> _SUPPLIED DATA_
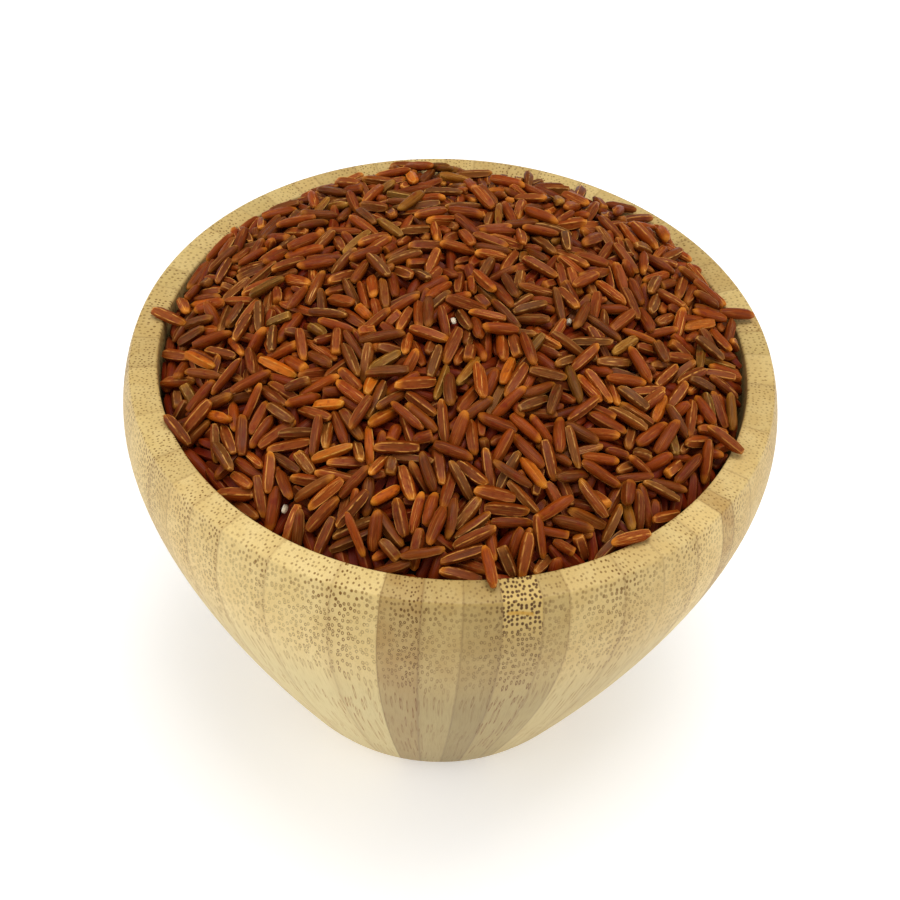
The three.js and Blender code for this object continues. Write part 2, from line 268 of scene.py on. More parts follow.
PALE_WOOD, BROWN_WOOD = (0.73, 0.545, 0.205, 1), (0.52, 0.31, 0.09, 1)
LIGHT_PATCH, OUTERMOST_WOOD = (0.76, 0.58, 0.25, 1), (0.76, 0.52, 0.15, 1)
CUT_ALONG = (0.58, 0.49, 0.23, 1)  # wood that is cut along its fibres
FIBRE_BROWN, SKIN_BROWN, GLUE_BROWN = (0.42, 0.28, 0.11, 1), (0.42, 0.26, 0.08, 1), (0.30, 0.17, 0.05, 1)
BUNDLE_END, BUNDLE_SIDE = (0.180, 0.080, 0.006, 1), (0.36, 0.170, 0.042, 1)
OUTERMOST_BUNDLE, SCRATCH_ORANGE = (0.110, 0.045, 0.005, 1), (0.66, 0.36, 0.045, 1)
BUNDLE_PITCH = 0.80  # from one fibre bundle to the next
FIBRE_LEAN = math.radians(34)  # near the rim the fibres lean outwards by this from upright
FLANK_STARTS = 10.5  # this deep in the wood the cut turns to run nearly along the fibres
FLANK_SLANT = 0.15  # there, the depth gained for each millimetre
SCRATCH_Z, SCRATCH_MIDDLE, SCRATCH_REACH = 78.1, -0.35, 2.15  # its middle and reach across its strip


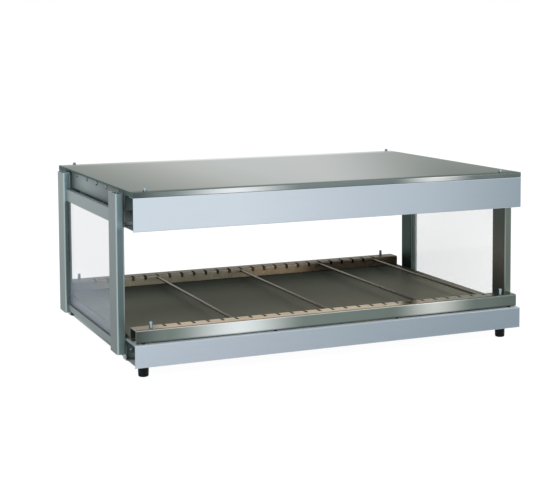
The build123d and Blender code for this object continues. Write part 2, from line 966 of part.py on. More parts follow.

> _WHAT IS REQUIRED_
Check each line of the entries above, and show every one holding the word "Write".

> _EXPECTED OUTPUT_
The three.js and Blender code for this object continues. Write part 2, from line 268 of scene.py on. More parts follow.
The build123d and Blender code for this object continues. Write part 2, from line 966 of part.py on. More parts follow.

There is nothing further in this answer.